▶ [DIRECTIVE] Only one stretch of the data below should be repeated: the lines from the line containing "with BuildPart() as" through the line containing "its polished faces", inclusive, exactly as they are.

══════════════════════════════

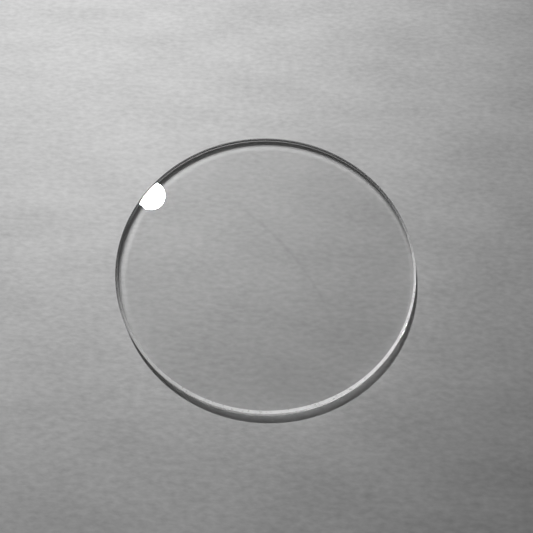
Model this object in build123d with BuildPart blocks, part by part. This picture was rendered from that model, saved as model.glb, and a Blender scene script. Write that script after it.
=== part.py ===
"""A flat round watch crystal: one disc of clear mineral glass with two polished faces,
a straight ground rim and a narrow bevel round each face.

Units are millimetres. The disc lies flat: its underside is on Z = 0, +Z points out of
the watch towards the wearer, and the origin is the centre of the underside."""

import os

from build123d import *

# Sizes of the glass
crystal_diameter = 38.0
crystal_thickness = 1.4
# The outer bevel, round the face that the wearer touches, at about 30 degrees to it
top_bevel_width = 0.34
top_bevel_height = 0.20
# The inner bevel, a narrow one that only breaks the edge round the dial's side
under_bevel_width = 0.05
under_bevel_height = 0.05

PARTS = "parts"
os.makedirs(PARTS, exist_ok=True)

# The crystal, turned in one go from half of its section: up the axis, out along the top
# face, down over the outer bevel and the rim, and back along the underside
rim_radius = crystal_diameter / 2
top_face_radius = rim_radius - top_bevel_width
under_face_radius = rim_radius - under_bevel_width
rim_top = crystal_thickness - top_bevel_height

with BuildPart() as crystal:
    with BuildSketch(Plane.XZ):
        with BuildLine():
            Polyline(
                (0, 0),
                (0, crystal_thickness),
                (top_face_radius, crystal_thickness),
                (rim_radius, rim_top),
                (rim_radius, under_bevel_height),
                (under_face_radius, 0),
                close=True,
            )
        make_face()
    revolve(axis=Axis.Z)
crystal.part.label = "crystal"
export_step(crystal.part, PARTS + "/crystal.step")
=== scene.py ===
"""A flat round watch crystal lying on a pale bench under one small lamp: the clear disc with
its polished faces and its finely ground rim and bevels, the bench, the light and the camera."""

import math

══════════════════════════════

▶ [CORRECT RESULT]
with BuildPart() as crystal:
    with BuildSketch(Plane.XZ):
        with BuildLine():
            Polyline(
                (0, 0),
                (0, crystal_thickness),
                (top_face_radius, crystal_thickness),
                (rim_radius, rim_top),
                (rim_radius, under_bevel_height),
                (under_face_radius, 0),
                close=True,
            )
        make_face()
    revolve(axis=Axis.Z)
crystal.part.label = "crystal"
export_step(crystal.part, PARTS + "/crystal.step")
=== scene.py ===
"""A flat round watch crystal lying on a pale bench under one small lamp: the clear disc with
its polished faces and its finely ground rim and bevels, the bench, the light and the camera."""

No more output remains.